Alternative schools are a great option because they cater to many lifestyles (especially the adult college student)! They give options for faster programs to obtain degrees. I say faster because they most likely won't include classes to fulfill unnecessary requirements.

These college institutions also cater to those who are already working full-time jobs. A friend I work with is attending one of these schools full-time and working full-time as well (some might think he's crazy). But, he still fulfills all his work requirements and his schooling.

The cost at these colleges is quite a bit more though. Be prepared to start filling out financial aid forms or getting on a payment plan. Most schools like this anticipate students having to get financial aid and will provide you with excellent assistance.

Something that I can say about schools like these are that their staff is much more customer oriented than the typical four year school. They have to be! With four year schools being less expensive, these schools have to provide top notch service.

If you want, most will provide you with a tour of their school and an overview of the program that you are most interested in. Just give them a call and I'm sure they will be happy to schedule an appointment for you with an adviser.

I'm sure the other schools will do the same thing, just not as quickly (or as friendly)!

In Conclusion...

When picking which of these college institutions to attend, you will want to evaluate your needs. You need to decide what is right for you, whether a returning adult college student or new freshman.

For some it will be a short certification program at a technical college. For others it will be 5 to 6 years for a master's degree at a university!

In any case, you will want to ask yourself these questions:

-What do I want to do as my career?

-When do I want to be finished with school?

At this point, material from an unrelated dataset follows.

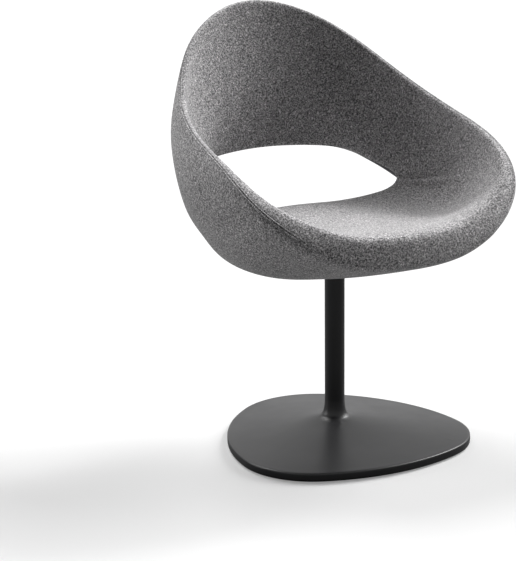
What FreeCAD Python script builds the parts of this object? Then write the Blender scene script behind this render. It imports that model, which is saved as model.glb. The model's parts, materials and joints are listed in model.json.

-Where do I want to go with my career?

-How much money do I need to make to provide for myself and my family?

-How much can I afford to pay? Do I need a payment plan?

-What financial aid should I try to qualify for?

-Which school has the program I want?

-Will this school work with my schedule?

-What will be my total cost per semester to attend school?

-Will this school help me learn what I need in order to succeed long term in my career?

-Do they have on campus housing?

-How can I meet with a counselor?

-Will I be able to transfer my credits if I decide to go to another college?

-Does the school offer any financial aid to someone in my circumstance?

-Will I still be able to provide for mine and my family's needs while I go through this program?


These are just some questions you will have. I'm sure that you will have more as you go along. But, these should get you to someone who can answer others that come up.

After you have given it some thought and consideration, then you can decide which of all these college institutions is right for you. Good Luck!